-- What the task asks --
Your task is to print all of the material verbatim.

-- Data provided --
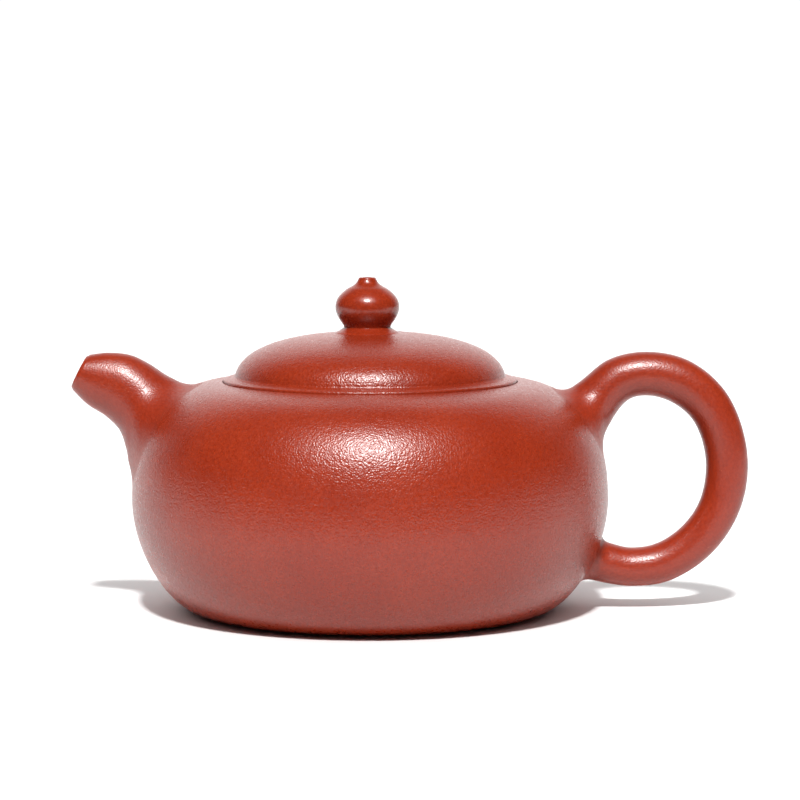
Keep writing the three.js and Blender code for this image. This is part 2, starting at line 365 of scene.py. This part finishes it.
def body_wall():
    outline = np.vstack([
        eased([
            (FOOT_BORE, WALL + 0.6, 0), (FOOT_BORE, 0, 0.6), (FOOT_RADIUS, 0, 0.6), (*HEEL, 0),
        ]),
        bezier(LOWER_BELLY, 70)[1:],
        bezier(UPPER_BELLY, 40, 0, SHOULDER_SPLIT)[1:],
        bezier(UPPER_BELLY, 16, 0, SHOULDER_SPLIT, WALL)[::-1],
        bezier(LOWER_BELLY, 24, 0, 1, WALL)[::-1][1:],
    ])
    wall = turned("body_wall_fine", "pot", "pot_clay", outline)
    out = (-math.cos(SPOUT_HOLE["tilt"]), 0, math.sin(SPOUT_HOLE["tilt"]))
    centre = (SPOUT_HOLE["x"], 0, SPOUT_HOLE["z"])
    trim(wall, pin(centre, out, SPOUT_HOLE["radius"], 4.5, sides=48))
    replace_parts(wall, "body_wall")


def shoulder_disc():
    rim = eased([
        (SEAT_RADIUS + 0.3, MOUTH_HEIGHT - 0.02, 0), (SEAT_RADIUS, MOUTH_HEIGHT, 0.12),
        (SEAT_RADIUS, LEDGE_HEIGHT, 0),
    ])
    outline = np.vstack([
        bezier(UPPER_BELLY, 40, SHOULDER_SPLIT, 0.99),
        rim[1:],
        bezier(UPPER_BELLY, 12, SHOULDER_SPLIT, 0.95, WALL)[::-1],
    ])
    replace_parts(turned("shoulder_disc_fine", "pot", "pot_clay", outline), "shoulder_disc")


def mouth_ring():
    outer = 35.4
    underside = LEDGE_HEIGHT - 2.8
    outline = eased([
        (LEDGE_BORE, underside, 0.5), (outer - 0.8, underside, 0.3), (outer, underside + 0.8, 0.3),
        (outer, LEDGE_HEIGHT - 0.6, 0), (SEAT_RADIUS + 0.1, LEDGE_HEIGHT, 0),
        (SEAT_RADIUS - 0.2, LEDGE_HEIGHT, 0), (LEDGE_BORE, LEDGE_HEIGHT, 0.5),
    ])
    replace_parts(turned("mouth_ring_fine", "pot", "inner_clay", outline), "mouth_ring")


def strainer():
    """A pierced ball behind the spout's hole, trimmed to the tea's space."""
    outer, thickness, hole = 7.4, 1.5, 0.8
    tilt = SPOUT_HOLE["tilt"]
    centre = np.array([SPOUT_HOLE["x"] + 2.1, 0, SPOUT_HOLE["z"] - 1.2])
    into = np.array([math.cos(tilt), 0, -math.sin(tilt)])
    up = np.array([math.sin(tilt), 0, math.cos(tilt)])
    side = np.array([0, 1, 0])

    def facing(points):
        return centre + points @ np.array([up, -side, into])

    arc = np.linspace(0, 2.1, 40)
    shell = [(outer * math.sin(a), outer * math.cos(a)) for a in arc[::-1]]
    hollow = [((outer - thickness) * math.sin(a), (outer - thickness) * math.cos(a)) for a in arc]
    points, faces = revolved(shell + hollow, 96)
    ball = piece("strainer_fine", "pot", "inner_clay", facing(points), faces)
    depth = WALL + SLIP
    chamber = np.vstack([
        [(0, depth)],
        bezier(LOWER_BELLY, 40, 0, 1, depth),
        bezier(UPPER_BELLY, 40, 0, 0.9, depth)[1:],
        [(0, MOUTH_HEIGHT - depth)],
    ])
    trim(ball, revolved(chamber, 128), "INTERSECT")
    for lean, count in ((0, 1), (0.52, 5), (1, 9)):
        for turn in np.arange(count) * 2 * math.pi / count:
            across = math.sin(lean)
            spoke = (across * math.cos(turn), across * math.sin(turn), math.cos(lean))
            along = np.array(spoke) @ np.array([up, -side, into])
            trim(ball, pin(centre + along * outer, along, hole, 3, sides=20))
    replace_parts(ball, "strainer")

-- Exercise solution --
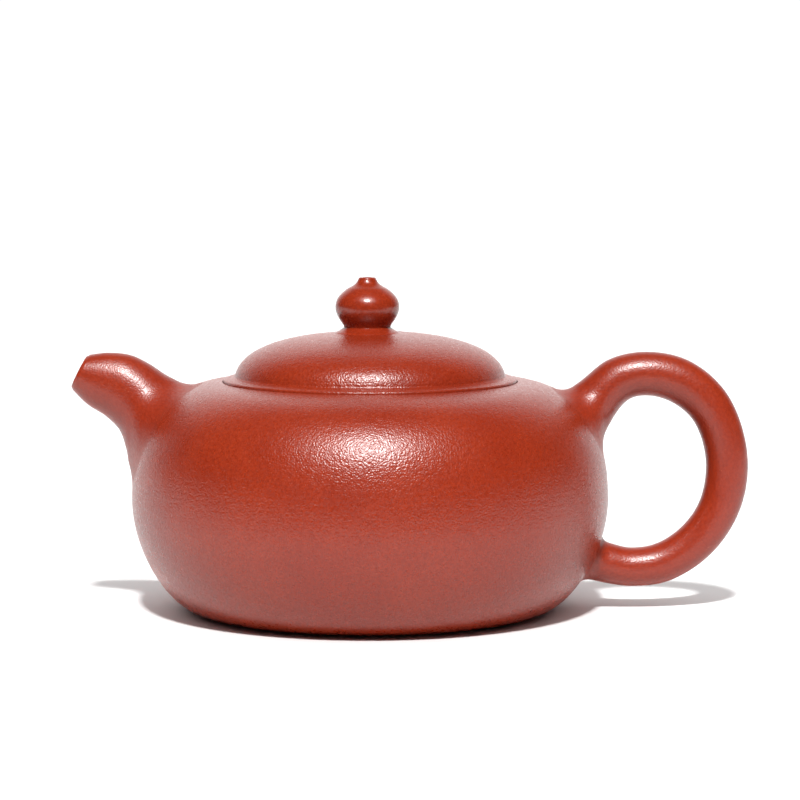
Keep writing the three.js and Blender code for this image. This is part 2, starting at line 365 of scene.py. This part finishes it.
def body_wall():
    outline = np.vstack([
        eased([
            (FOOT_BORE, WALL + 0.6, 0), (FOOT_BORE, 0, 0.6), (FOOT_RADIUS, 0, 0.6), (*HEEL, 0),
        ]),
        bezier(LOWER_BELLY, 70)[1:],
        bezier(UPPER_BELLY, 40, 0, SHOULDER_SPLIT)[1:],
        bezier(UPPER_BELLY, 16, 0, SHOULDER_SPLIT, WALL)[::-1],
        bezier(LOWER_BELLY, 24, 0, 1, WALL)[::-1][1:],
    ])
    wall = turned("body_wall_fine", "pot", "pot_clay", outline)
    out = (-math.cos(SPOUT_HOLE["tilt"]), 0, math.sin(SPOUT_HOLE["tilt"]))
    centre = (SPOUT_HOLE["x"], 0, SPOUT_HOLE["z"])
    trim(wall, pin(centre, out, SPOUT_HOLE["radius"], 4.5, sides=48))
    replace_parts(wall, "body_wall")


def shoulder_disc():
    rim = eased([
        (SEAT_RADIUS + 0.3, MOUTH_HEIGHT - 0.02, 0), (SEAT_RADIUS, MOUTH_HEIGHT, 0.12),
        (SEAT_RADIUS, LEDGE_HEIGHT, 0),
    ])
    outline = np.vstack([
        bezier(UPPER_BELLY, 40, SHOULDER_SPLIT, 0.99),
        rim[1:],
        bezier(UPPER_BELLY, 12, SHOULDER_SPLIT, 0.95, WALL)[::-1],
    ])
    replace_parts(turned("shoulder_disc_fine", "pot", "pot_clay", outline), "shoulder_disc")


def mouth_ring():
    outer = 35.4
    underside = LEDGE_HEIGHT - 2.8
    outline = eased([
        (LEDGE_BORE, underside, 0.5), (outer - 0.8, underside, 0.3), (outer, underside + 0.8, 0.3),
        (outer, LEDGE_HEIGHT - 0.6, 0), (SEAT_RADIUS + 0.1, LEDGE_HEIGHT, 0),
        (SEAT_RADIUS - 0.2, LEDGE_HEIGHT, 0), (LEDGE_BORE, LEDGE_HEIGHT, 0.5),
    ])
    replace_parts(turned("mouth_ring_fine", "pot", "inner_clay", outline), "mouth_ring")


def strainer():
    """A pierced ball behind the spout's hole, trimmed to the tea's space."""
    outer, thickness, hole = 7.4, 1.5, 0.8
    tilt = SPOUT_HOLE["tilt"]
    centre = np.array([SPOUT_HOLE["x"] + 2.1, 0, SPOUT_HOLE["z"] - 1.2])
    into = np.array([math.cos(tilt), 0, -math.sin(tilt)])
    up = np.array([math.sin(tilt), 0, math.cos(tilt)])
    side = np.array([0, 1, 0])

    def facing(points):
        return centre + points @ np.array([up, -side, into])

    arc = np.linspace(0, 2.1, 40)
    shell = [(outer * math.sin(a), outer * math.cos(a)) for a in arc[::-1]]
    hollow = [((outer - thickness) * math.sin(a), (outer - thickness) * math.cos(a)) for a in arc]
    points, faces = revolved(shell + hollow, 96)
    ball = piece("strainer_fine", "pot", "inner_clay", facing(points), faces)
    depth = WALL + SLIP
    chamber = np.vstack([
        [(0, depth)],
        bezier(LOWER_BELLY, 40, 0, 1, depth),
        bezier(UPPER_BELLY, 40, 0, 0.9, depth)[1:],
        [(0, MOUTH_HEIGHT - depth)],
    ])
    trim(ball, revolved(chamber, 128), "INTERSECT")
    for lean, count in ((0, 1), (0.52, 5), (1, 9)):
        for turn in np.arange(count) * 2 * math.pi / count:
            across = math.sin(lean)
            spoke = (across * math.cos(turn), across * math.sin(turn), math.cos(lean))
            along = np.array(spoke) @ np.array([up, -side, into])
            trim(ball, pin(centre + along * outer, along, hole, 3, sides=20))
    replace_parts(ball, "strainer")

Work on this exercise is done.